Clubs or even leagues.. Darlo going pear shaped...many other teams up **** creek also...Pompey may well be off soon (again) by the look of things.. http://news.bbc.co.uk/sport2/hi/football/16706372.stm So in ten years time, how will football in England look? The money clubs will get bigger and stronger, and the smaller feeder clubs will be neglected, but this has a knock on effect, as players have to come from somewhere.. So E Short getting SAFC on a sound financial basis, is the best move he can do. But how do you see the game looking in the future?
I certainly see the lower leagues going regional like it was years ago. I fail to see the point in the likes of Hartlepool traveling all the way the Torquay, Keep it northern and southern..I reckon that would encouarge more fans and keep the costs down. I also see sometime in the near future many of the lower leagues going part time.

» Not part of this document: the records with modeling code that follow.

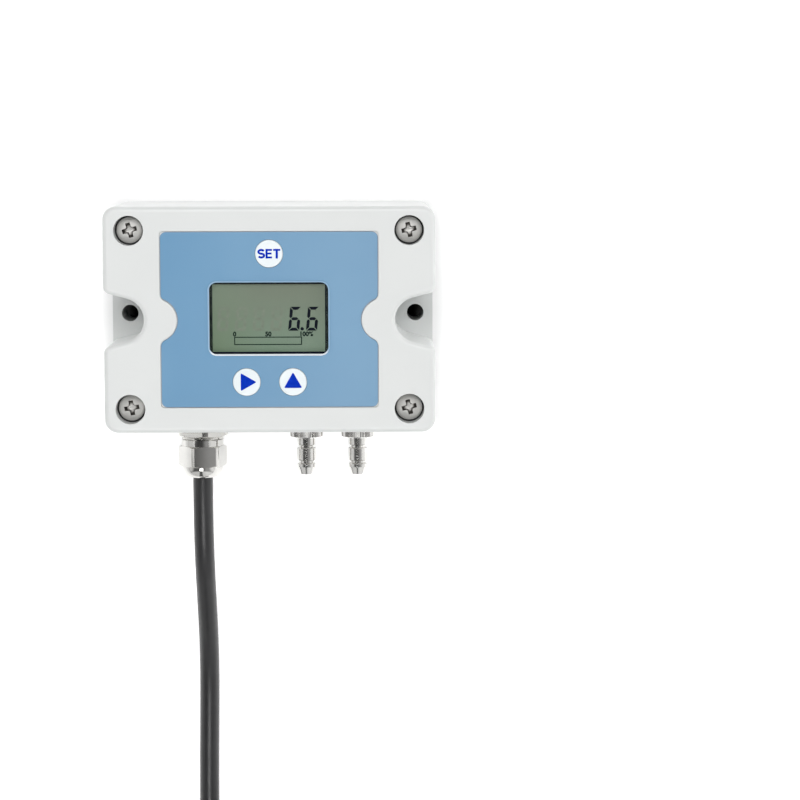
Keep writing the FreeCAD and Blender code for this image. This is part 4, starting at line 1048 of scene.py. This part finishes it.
def layFloor():
    startPiece()
    bpy.ops.mesh.primitive_plane_add(size=room["floor"], location=(0, 0, 0))
    floor = bpy.context.object
    floor.name = "floor"
    f = Finish("pale_floor")
    colour = f.blend(f.patches(3, 2), tint(250, 250, 250), tint(253, 253, 253))
    # the table glows a little outside the case, a painted light that whitens the floor and the case's shadow
    # on it, and the glow fades out far to the left; under the case the table is painted near black, a painted
    # shade seen through the mount holes
    halfLength, halfWidth = room["glowCase"]
    beside = f.math("ABSOLUTE", f.axis("X")) - halfLength
    outside = f.math("MAXIMUM", beside, f.math("ABSOLUTE", f.axis("Y")) - halfWidth)
    near = f.smooth(outside, *room["glowEdge"]) * f.smooth(f.axis("X"), *room["glowLeft"])
    paintedGlow = f.blend(near, (0, 0, 0), (1, 1, 1))
    colour = f.blend(f.smooth(outside, *room["underCase"]), [room["paintedShadeUnderCase"]] * 3, colour)
    paper = f.surface(colour, 0.9, Emission_Color=paintedGlow, Emission_Strength=room["floorGlow"])
    floor.data.materials.append(paper)


def hangSoftbox(name):
    box = room[name]
    startPiece()
    aim = Vector(box["place"]).to_track_quat("Z", "Y").to_euler()
    bpy.ops.object.light_add(type="AREA", location=box["place"], rotation=aim)
    light = bpy.context.object
    light.name = name
    light.data.shape = "RECTANGLE"
    light.data.size, light.data.size_y = box["size"]
    light.data.energy = box["power"]


# a grey sky, darker straight above, paler on the right and low at the sides and in front, with a gap there
def paintSky():
    world = bpy.data.worlds.new("studio")
    bpy.context.scene.world = world
    f = Finish("studio", world, "Generated")
    level = f.smooth(f.axis("Z"), *room["skyEdge"], room["skyLow"], room["skyHigh"])
    start, end, extra = room["skyRight"]
    level = level + f.smooth(f.axis("X"), start, end, 0, extra)
    side = f.math("MAXIMUM", f.math("ABSOLUTE", f.axis("X")), f.axis("Y") * -room["skyFront"])
    start, end, extra = room["skySide"]
    middle, near, far = room["skyGap"]
    besideGap = f.smooth(f.math("ABSOLUTE", f.axis("X") + middle), near, far)
    level = level + f.smooth(side, start, end, 0, extra) * besideGap
    backdrop = f.node("ShaderNodeBackground", inputs={"Color": (1, 1, 1, 1), "Strength": level})
    f.node("ShaderNodeOutputWorld", inputs={"Surface": backdrop})


def setCamera():
    startPiece()
    bpy.ops.object.camera_add(location=room["camera"], rotation=room["look"])
    camera = bpy.context.object
    camera.data.lens = room["lens"]
    camera.data.sensor_width = room["sensor"]
    bpy.context.scene.camera = camera


layFloor()
paintSky()
for box in ("leftBox", "rightBox", "backBox", "cableBox"):
    hangSoftbox(box)
setCamera()
bpy.context.scene.view_settings.view_transform = "Standard"
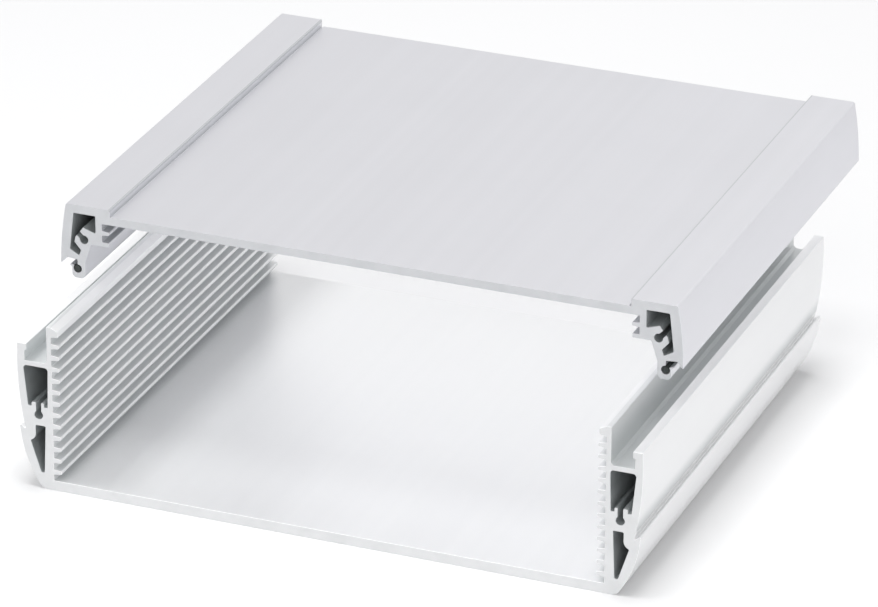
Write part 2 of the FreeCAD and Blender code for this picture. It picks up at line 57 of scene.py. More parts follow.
# %% [markdown]
# The camera stands in front of the enclosure, a little to its right and above it, behind a long lens, so
# that lines along the extrusion stay almost parallel. A constraint could aim it, but then it couldn't be
# tilted. Its place is worked out from what a photographer would note down: how far the view is turned,
# raised and tilted, how far off the camera is, and which point lies in the middle of the picture.

# %% Camera
VIEW_TURN = math.radians(21.6283)
VIEW_RAISE = math.radians(24.8006)
VIEW_ROLL = math.radians(0.2722)
VIEW_DISTANCE = 1639.85 * MM
AIM_RIGHT = 3.067 * MM
AIM_UP = 32.163 * MM
AIM_BASE = Vector((0, 0, 3 * MM))
LENS = 240.00
SENSOR_WIDTH = 36
CLIP_NEAR = 0.05
CLIP_FAR = 50


def build_camera():
    """A long lens aimed at the middle of the opened enclosure."""
    back = Vector((
        math.sin(VIEW_TURN) * math.cos(VIEW_RAISE),
        -math.cos(VIEW_TURN) * math.cos(VIEW_RAISE),
        math.sin(VIEW_RAISE),
    ))
    level_right = Vector((math.cos(VIEW_TURN), math.sin(VIEW_TURN), 0))
    level_up = back.cross(level_right)
    right = level_right * math.cos(VIEW_ROLL) + level_up * math.sin(VIEW_ROLL)
    up = back.cross(right)
    aim = AIM_BASE + right * AIM_RIGHT + up * AIM_UP
    turn = Matrix((right, up, back)).transposed().to_4x4()
    camera = bpy.data.objects.new("camera", bpy.data.cameras.new("camera"))
    camera.data.lens = LENS
    camera.data.sensor_width = SENSOR_WIDTH
    camera.data.clip_start = CLIP_NEAR
    camera.data.clip_end = CLIP_FAR
    camera.matrix_world = Matrix.Translation(aim + back * VIEW_DISTANCE) @ turn
    bpy.context.scene.collection.objects.link(camera)
    bpy.context.scene.camera = camera
    return camera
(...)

Not a bad shout more "Derbies" more away fans bigger crowds etc might help. Plus the North/South divide play offs for promotion would provide a bit of spice
If a league club go's out of business, will they promote another one from the BSP to keep the number at 92?
It's happened before. I think Maidstone were the last to go 'mid season'. When it happens the club's results record is removed and the league table recalculated. Numbers are then made up again at the start of the following season.
We are the only country that has 4 professional leagues and 92 clubs. If that can't be sustained then I'm afraid that's life. You simply can't keep throwing money at it. Maybe one day football will wake up and smell the coffee And players will realise their wages are going to kill the game. Then again the greedy ****ers probably don't give a **** anyway.
Remember also, a few teams in the conference are full time. As for Portsmouth, surely the financial director and the tea lady job share! How many times..
Is it the players though, its the same in any profession really, 1 company pays XXX,XXX so another company has to pay YYY,YYY so the 1st company pays ZZZ,ZZZ to get the best. You have Man City/Chelsea etc in the PL, Leicester in the Championship, League 1 not sure, Charlton probably, League 2 Crawley (who were paying massive wages in the conference last year). There are just too many professional clubs, and i hate to say this, but relegation is the killer (look at Darlington, yes the stadia is killing them but if they were not in the conference, they would be getting another 3,000 on their gate and some TV revenue/better advertising revenue. You also have the fact that none of the big clubs pay silly money for Championship/League 1 players anymore, the odd 1 or 2 Smalling/Chamberlain but not as many as they used to, so the cash isnt filtering down into the lower leagues, its all going abroad these days. It all adds up (or takeaways in this case).
They'd still manage to have a chat about the football league show first!! It's not the players it's SkySports and the money they give to the Premier league. Prize money for the PL is crazy and this started everything off. If the prize money was more evenly distributed through all 4 leagues then you'd find a better financial structure surely. Prize money wise they say it's just over 800k per place with 20th position getting £800k (total payout of £168m ish) If first place gets a little less but you have a sliding scale where second gets less (so £10m for first place, then 9, 8, 7 then go down at half million per place (as the top 4 all end up with a decent payout in the coming season cos of Champs League) So top = 10m, 2nd, 3rd and 4th, -1m per place, 5th & 6th - 0.5m per place, then 4 @-300k per place and the rest at -200k per place. The bottom tesams would be better off and the top ones would be worse relatively speaking but this would also mean that there was £60m left to give to the other 3 leagues - 30m, 20m & 10m for each (also I'd have the 3 promoted teams getting more prize money than the relegated teams) None of this is including TV money but I think it'd be much fairer for everyone outside of the top flight and the numbers can be changed to make even more money for the lower divisions.
I can see it happening, flanders. But the problem with the old Third Division North and South was stagnation. Not only that, but with only one promoted from each, clubs had very little to play for. If you got, say, a Southampton or a Charlton down there, the rest needn't have bothered turning up for a year. If it happens again, I think we'd have to have four relegated from the Championship, and two up from each of the Third Divisions. The problem is, I can't see Championship chairmen voting for that. (Funnily enough, I was at Carlisle on the first day the Fourth Division was ever played. They beat Aldershot 1-0 with a fine goal from Alf Ackerman in 80 mins. August, '58 off the top of my head).